Dataset content.
=====
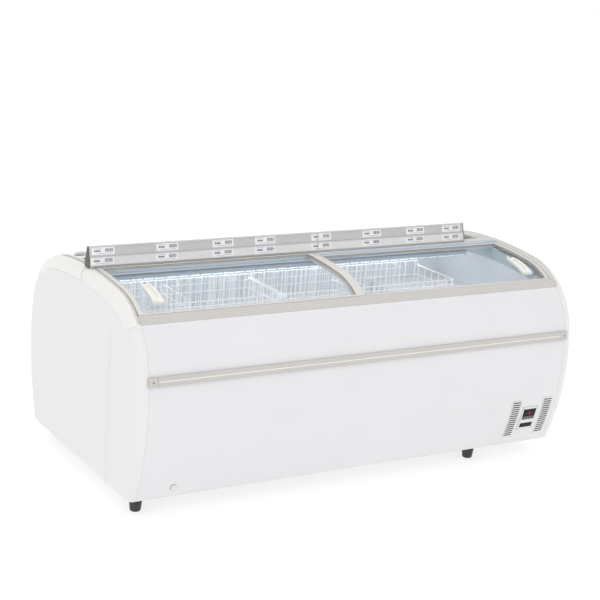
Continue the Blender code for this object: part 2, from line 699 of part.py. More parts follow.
def foot(side, end):
    """Levelling foot: a stout tapered pad and stem with its mounting plate."""
    x = FEET[side][end]
    y = SIDES[side] * FOOT_Y
    bm = bmesh.new()
    top = FOOT_HEIGHT - GAP
    for low, high, r0, r1 in ((0.0, 0.004, 0.019, 0.021), (0.004, 0.040, 0.021, 0.025),
                              (0.040, 0.044, 0.025, 0.014), (0.044, top, 0.014, 0.014)):
        cylinder_into(bm, (x, y, low), (x, y, high), r0, r1)
    bmesh.ops.remove_doubles(bm, verts=bm.verts, dist=1e-5)
    inner = [f for f in bm.faces if abs(f.normal.z) > 0.99 and 0.001 < f.calc_center_median().z < top - 0.001]
    bmesh.ops.delete(bm, geom=inner, context="FACES")
    made = add_mesh("{}_{}_foot".format(side, end), bm, "black_plastic")
    plate = ((x - 0.030, y - 0.030, top - 0.008), (x + 0.065, y + 0.030, top + 0.0001))
    return fuse(made, boxes("{}_{}_foot_plate".format(side, end), [plate]))


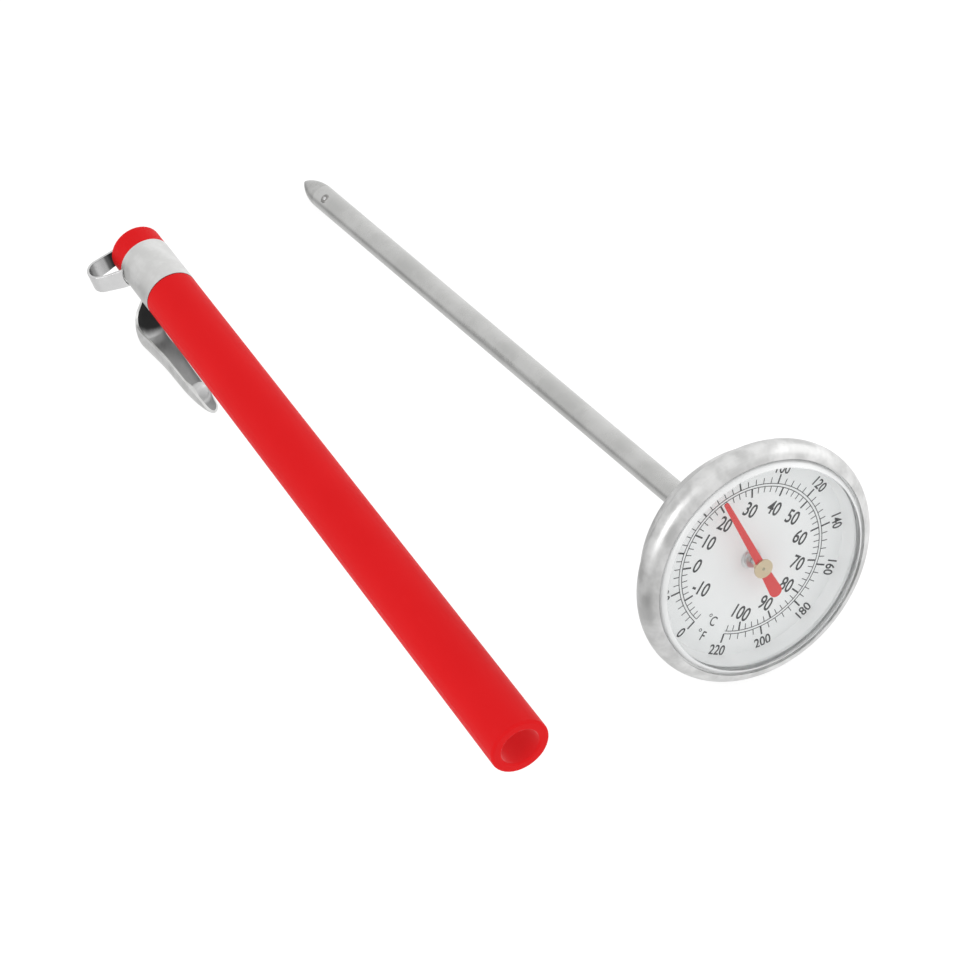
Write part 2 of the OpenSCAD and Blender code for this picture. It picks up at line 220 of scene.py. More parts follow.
def remap(nt, value, low, high, to_low, to_high):
    """The stretch from low to high eased into the stretch from to_low to to_high."""
    made = node(nt, "ShaderNodeMapRange", interpolation_type="SMOOTHSTEP")
    put(nt, made.inputs["Value"], value)
    for name, number in (("From Min", low), ("From Max", high), ("To Min", to_low), ("To Max", to_high)):
        made.inputs[name].default_value = number
    return made.outputs[0]


def blend(nt, share, a, b):
    """Colour a where share is 0, colour b where it is 1."""
    made = node(nt, "ShaderNodeMix", data_type="RGBA")
    put(nt, made.inputs[0], share)
    for socket, value in ((made.inputs[6], a), (made.inputs[7], b)):
        put(nt, socket, value if isinstance(value, bpy.types.NodeSocket) else (*value, 1))
    return made.outputs[2]


def noise(nt, vector, scale, detail=3.0, rough=0.55):
    made = node(nt, "ShaderNodeTexNoise")
    nt.links.new(vector, made.inputs["Vector"])
    made.inputs["Scale"].default_value = scale
    made.inputs["Detail"].default_value = detail
    made.inputs["Roughness"].default_value = rough
    return made.outputs[0]


def row_coords(nt):
    """Millimetres in the row frame."""
    coord = node(nt, "ShaderNodeTexCoord").outputs["Object"]
    made = node(nt, "ShaderNodeVectorMath", operation="SCALE")
    nt.links.new(coord, made.inputs[0])
    made.inputs["Scale"].default_value = 1 / MM
    return made.outputs[0]


def own_coords(nt, own):
    """Millimetres in a part's own frame, whose axis is Z."""
    made = node(nt, "ShaderNodeMapping", vector_type="TEXTURE")
    nt.links.new(row_coords(nt), made.inputs["Vector"])
    made.inputs["Location"].default_value = own.translation
    made.inputs["Rotation"].default_value = own.to_euler("XYZ")
    return made.outputs[0]


def stretched(nt, vector, scales):
    made = node(nt, "ShaderNodeVectorMath", operation="MULTIPLY")
    nt.links.new(vector, made.inputs[0])
    made.inputs[1].default_value = scales
    return made.outputs[0]


def turned_coords(nt, own, lines, along):
    """Coordinates that change fast across turning marks, which run round the axis, and slowly along them."""
    x, y, z = axes(nt, own_coords(nt, own))
    joined = node(nt, "ShaderNodeCombineXYZ")
    stretches = ((distance(nt, x, y), lines), (z, lines), (maths(nt, "ARCTAN2", y, x), along))
    for socket, (value, scale) in zip(joined.inputs, stretches):
        nt.links.new(multiply(nt, value, scale), socket)
    return joined.outputs[0]


def bump(nt, height, depth_mm, strength=1.0):
    made = node(nt, "ShaderNodeBump")
    nt.links.new(height, made.inputs["Height"])
    made.inputs["Strength"].default_value = strength
    made.inputs["Distance"].default_value = depth_mm * MM
    return made.outputs[0]


def principled(name, **inputs):
    """A material with one Principled shader, whose named inputs are set to numbers."""
    material = bpy.data.materials.new(name)
    material.use_nodes = True
    shader = material.node_tree.nodes["Principled BSDF"]
    for key, value in inputs.items():
        shader.inputs[key].default_value = value
    return material, material.node_tree, shader


# ---------------------------------------------------------------- materials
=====
Stated task. Collect each line of the entries that has the word "More", copying it in full.

Solved exercise.
Continue the Blender code for this object: part 2, from line 699 of part.py. More parts follow.
Write part 2 of the OpenSCAD and Blender code for this picture. It picks up at line 220 of scene.py. More parts follow.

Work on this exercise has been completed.